Explore what doc tooling we use in SDK and how it deals with dataclasses docstrings
Let's consider the following example:
@dataclass
class MemorySnapshot:
"""A snapshot of memory usage.
Args:
total_bytes: Total memory available in the system.
current_bytes: Memory usage of the current Python process and its children.
max_memory_bytes: The maximum memory that can be used by `AutoscaledPool`.
max_used_memory_ratio: The maximum acceptable ratio of `current_bytes` to `max_memory_bytes`.
created_at: The time at which the measurement was taken.
"""
total_bytes: int
current_bytes: int
max_memory_bytes: int
max_used_memory_ratio: float
created_at: datetime = field(default_factory=lambda: datetime.now(tz=timezone.utc))
@property
def is_overloaded(self) -> bool:
"""Returns whether the memory is considered as overloaded."""

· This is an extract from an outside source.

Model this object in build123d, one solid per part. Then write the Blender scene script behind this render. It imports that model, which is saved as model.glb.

return (self.current_bytes / self.max_memory_bytes) > self.max_used_memory_ratio
Is doc tooling (maybe the one we use in SDK) able to handle it properly?

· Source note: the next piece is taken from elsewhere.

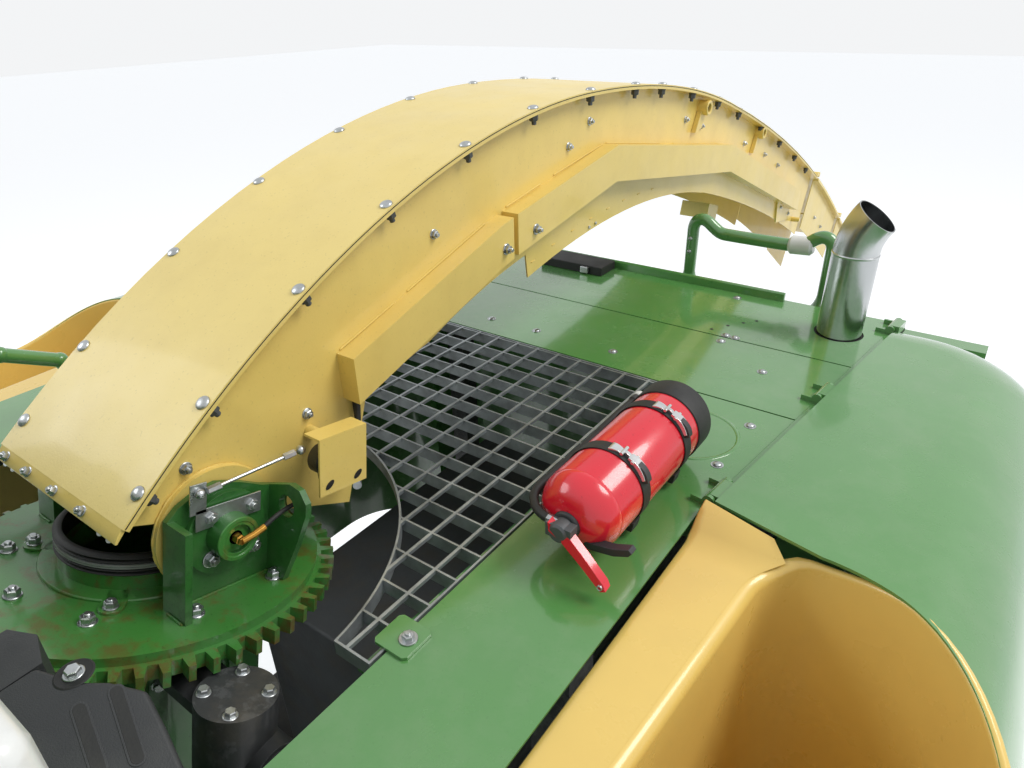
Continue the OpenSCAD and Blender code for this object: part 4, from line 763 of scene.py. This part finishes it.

Based on the discussion in here https://github.com/apify/crawlee-py/pull/20#discussion_r1521198126.
Paging @barjin - could you provide some details about how we generate docs for the Python SDK?
From https://stackoverflow.com/questions/51125415/how-do-i-document-a-constructor-for-a-class-using-python-dataclasses it seems that sphinx can indeed handle Args: in the docblock in a reasonable fashion.
Following the in-office discussion, I'm sharing this here, so we can refer to it:
The current API reference for Python projects is an amalgamation of pydoc-markdown, existing tools we have for JS projects and one very ugly python-syntax-tree to javascript-syntax-tree conversion script (plus a pinch of bash scripts).
It's by no means a good solution - having something new, clean and cool in this project would be very nice (as we could then port it from here to all the other repos. Sorry to let you all down :(
Closing this one, it has already been explored and discussed with @barjin and @janbuchar, and we have https://github.com/apify/crawlee-python/issues/324.